• _INSTRUCTIONS FOR THE TASK_
The entries below are to be repeated exactly as they stand.

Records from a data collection
>>>>
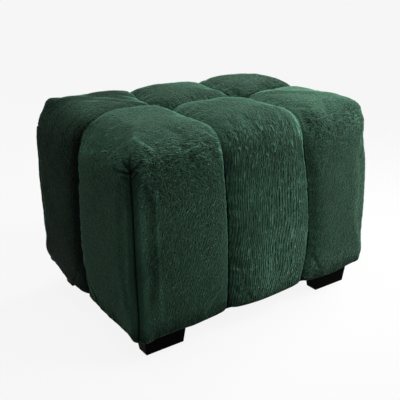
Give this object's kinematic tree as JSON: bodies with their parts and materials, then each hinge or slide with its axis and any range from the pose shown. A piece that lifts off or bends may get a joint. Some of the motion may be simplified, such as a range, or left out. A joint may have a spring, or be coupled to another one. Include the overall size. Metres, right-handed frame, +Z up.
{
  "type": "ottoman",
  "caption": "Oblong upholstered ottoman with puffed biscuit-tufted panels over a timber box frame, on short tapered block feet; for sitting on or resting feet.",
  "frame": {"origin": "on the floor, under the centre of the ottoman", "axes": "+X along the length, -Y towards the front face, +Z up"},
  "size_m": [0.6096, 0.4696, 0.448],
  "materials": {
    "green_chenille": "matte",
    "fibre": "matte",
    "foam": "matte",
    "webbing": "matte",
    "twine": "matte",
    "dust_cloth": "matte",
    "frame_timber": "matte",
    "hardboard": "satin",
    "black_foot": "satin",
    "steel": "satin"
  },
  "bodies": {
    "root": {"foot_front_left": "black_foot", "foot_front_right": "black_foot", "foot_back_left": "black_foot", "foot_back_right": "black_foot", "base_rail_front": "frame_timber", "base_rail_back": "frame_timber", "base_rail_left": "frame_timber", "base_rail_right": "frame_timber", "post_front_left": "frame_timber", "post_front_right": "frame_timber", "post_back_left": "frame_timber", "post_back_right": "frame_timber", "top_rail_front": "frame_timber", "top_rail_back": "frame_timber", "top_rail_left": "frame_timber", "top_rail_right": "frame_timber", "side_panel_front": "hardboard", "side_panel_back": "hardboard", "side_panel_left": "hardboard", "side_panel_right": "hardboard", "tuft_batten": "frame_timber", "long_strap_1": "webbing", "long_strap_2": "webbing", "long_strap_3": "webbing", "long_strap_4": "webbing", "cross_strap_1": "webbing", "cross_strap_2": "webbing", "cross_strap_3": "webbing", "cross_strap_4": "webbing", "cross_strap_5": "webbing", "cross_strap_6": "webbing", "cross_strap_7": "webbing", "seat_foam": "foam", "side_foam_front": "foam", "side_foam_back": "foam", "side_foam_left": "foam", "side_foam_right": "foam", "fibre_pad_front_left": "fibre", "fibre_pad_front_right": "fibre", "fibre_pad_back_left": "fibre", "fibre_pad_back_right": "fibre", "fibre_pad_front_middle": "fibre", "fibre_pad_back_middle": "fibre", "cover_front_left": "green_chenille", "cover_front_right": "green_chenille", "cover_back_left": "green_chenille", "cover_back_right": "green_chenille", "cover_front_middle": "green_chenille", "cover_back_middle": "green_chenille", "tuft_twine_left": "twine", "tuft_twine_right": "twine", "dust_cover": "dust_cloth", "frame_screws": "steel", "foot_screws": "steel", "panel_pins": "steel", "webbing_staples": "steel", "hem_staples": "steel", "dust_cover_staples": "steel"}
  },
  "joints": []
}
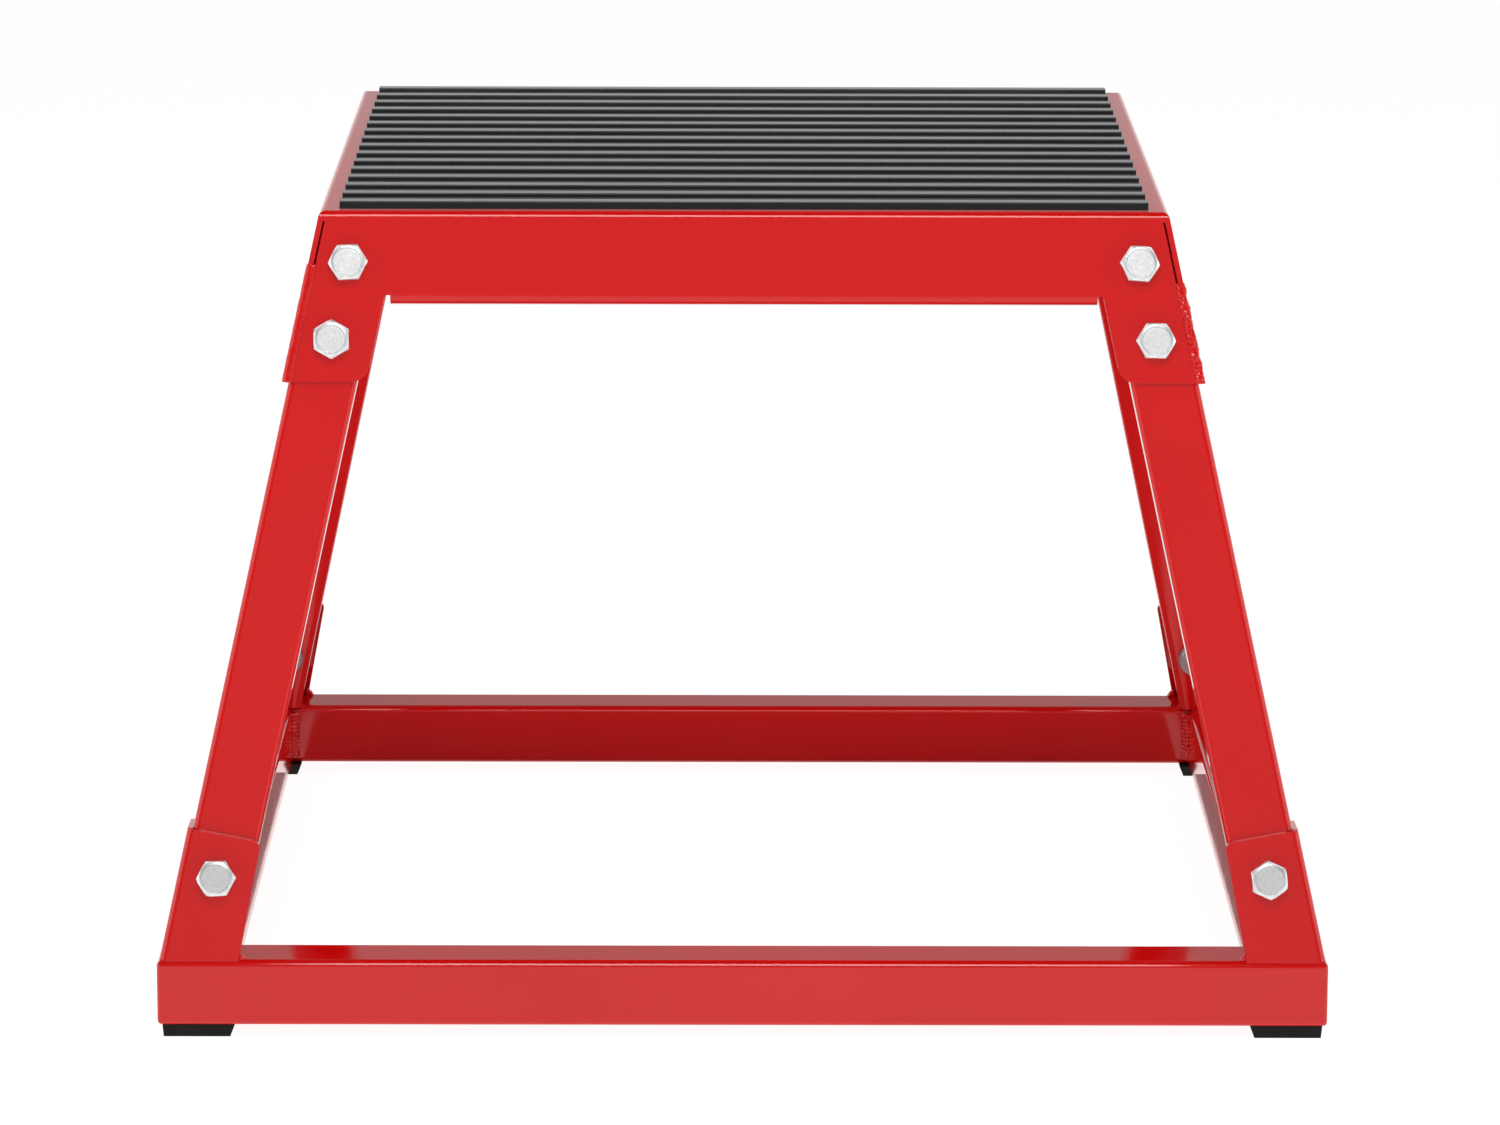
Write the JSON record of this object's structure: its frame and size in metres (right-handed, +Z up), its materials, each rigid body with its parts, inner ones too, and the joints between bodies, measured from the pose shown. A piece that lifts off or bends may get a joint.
<<<<
• _RESULT OF THIS TASK_
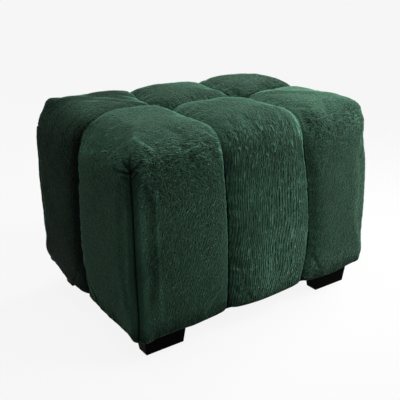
Give this object's kinematic tree as JSON: bodies with their parts and materials, then each hinge or slide with its axis and any range from the pose shown. A piece that lifts off or bends may get a joint. Some of the motion may be simplified, such as a range, or left out. A joint may have a spring, or be coupled to another one. Include the overall size. Metres, right-handed frame, +Z up.
{
  "type": "ottoman",
  "caption": "Oblong upholstered ottoman with puffed biscuit-tufted panels over a timber box frame, on short tapered block feet; for sitting on or resting feet.",
  "frame": {"origin": "on the floor, under the centre of the ottoman", "axes": "+X along the length, -Y towards the front face, +Z up"},
  "size_m": [0.6096, 0.4696, 0.448],
  "materials": {
    "green_chenille": "matte",
    "fibre": "matte",
    "foam": "matte",
    "webbing": "matte",
    "twine": "matte",
    "dust_cloth": "matte",
    "frame_timber": "matte",
    "hardboard": "satin",
    "black_foot": "satin",
    "steel": "satin"
  },
  "bodies": {
    "root": {"foot_front_left": "black_foot", "foot_front_right": "black_foot", "foot_back_left": "black_foot", "foot_back_right": "black_foot", "base_rail_front": "frame_timber", "base_rail_back": "frame_timber", "base_rail_left": "frame_timber", "base_rail_right": "frame_timber", "post_front_left": "frame_timber", "post_front_right": "frame_timber", "post_back_left": "frame_timber", "post_back_right": "frame_timber", "top_rail_front": "frame_timber", "top_rail_back": "frame_timber", "top_rail_left": "frame_timber", "top_rail_right": "frame_timber", "side_panel_front": "hardboard", "side_panel_back": "hardboard", "side_panel_left": "hardboard", "side_panel_right": "hardboard", "tuft_batten": "frame_timber", "long_strap_1": "webbing", "long_strap_2": "webbing", "long_strap_3": "webbing", "long_strap_4": "webbing", "cross_strap_1": "webbing", "cross_strap_2": "webbing", "cross_strap_3": "webbing", "cross_strap_4": "webbing", "cross_strap_5": "webbing", "cross_strap_6": "webbing", "cross_strap_7": "webbing", "seat_foam": "foam", "side_foam_front": "foam", "side_foam_back": "foam", "side_foam_left": "foam", "side_foam_right": "foam", "fibre_pad_front_left": "fibre", "fibre_pad_front_right": "fibre", "fibre_pad_back_left": "fibre", "fibre_pad_back_right": "fibre", "fibre_pad_front_middle": "fibre", "fibre_pad_back_middle": "fibre", "cover_front_left": "green_chenille", "cover_front_right": "green_chenille", "cover_back_left": "green_chenille", "cover_back_right": "green_chenille", "cover_front_middle": "green_chenille", "cover_back_middle": "green_chenille", "tuft_twine_left": "twine", "tuft_twine_right": "twine", "dust_cover": "dust_cloth", "frame_screws": "steel", "foot_screws": "steel", "panel_pins": "steel", "webbing_staples": "steel", "hem_staples": "steel", "dust_cover_staples": "steel"}
  },
  "joints": []
}
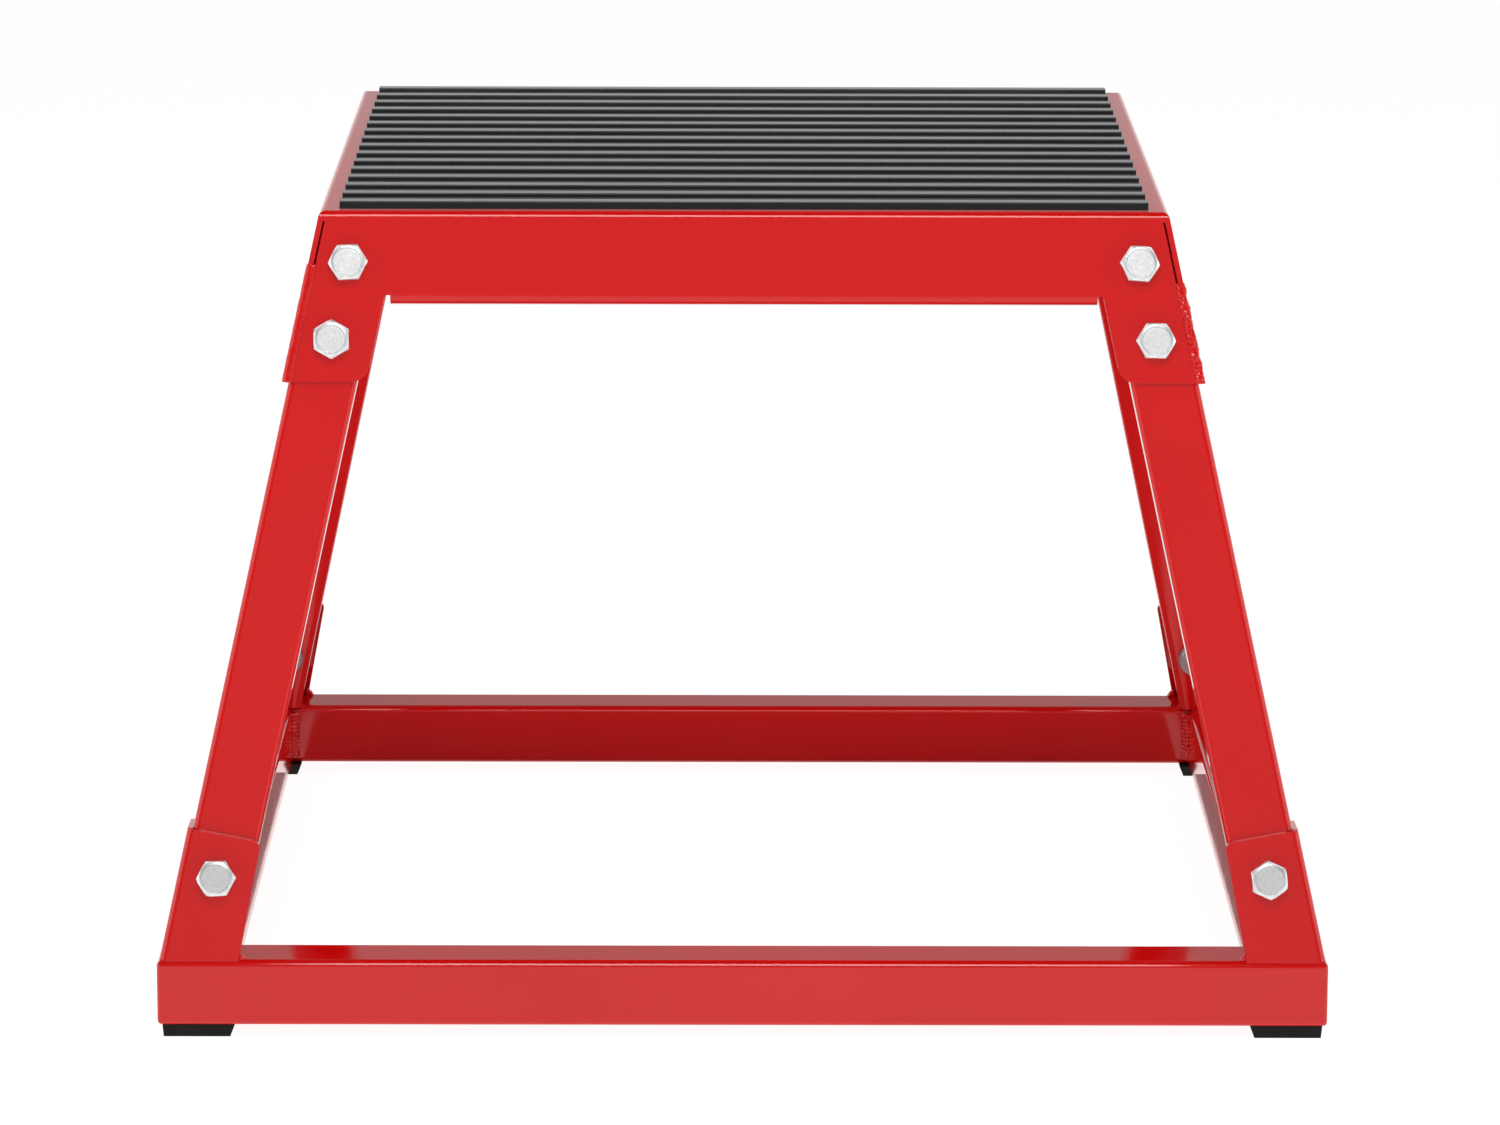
Write the JSON record of this object's structure: its frame and size in metres (right-handed, +Z up), its materials, each rigid body with its parts, inner ones too, and the joints between bodies, measured from the pose shown. A piece that lifts off or bends may get a joint.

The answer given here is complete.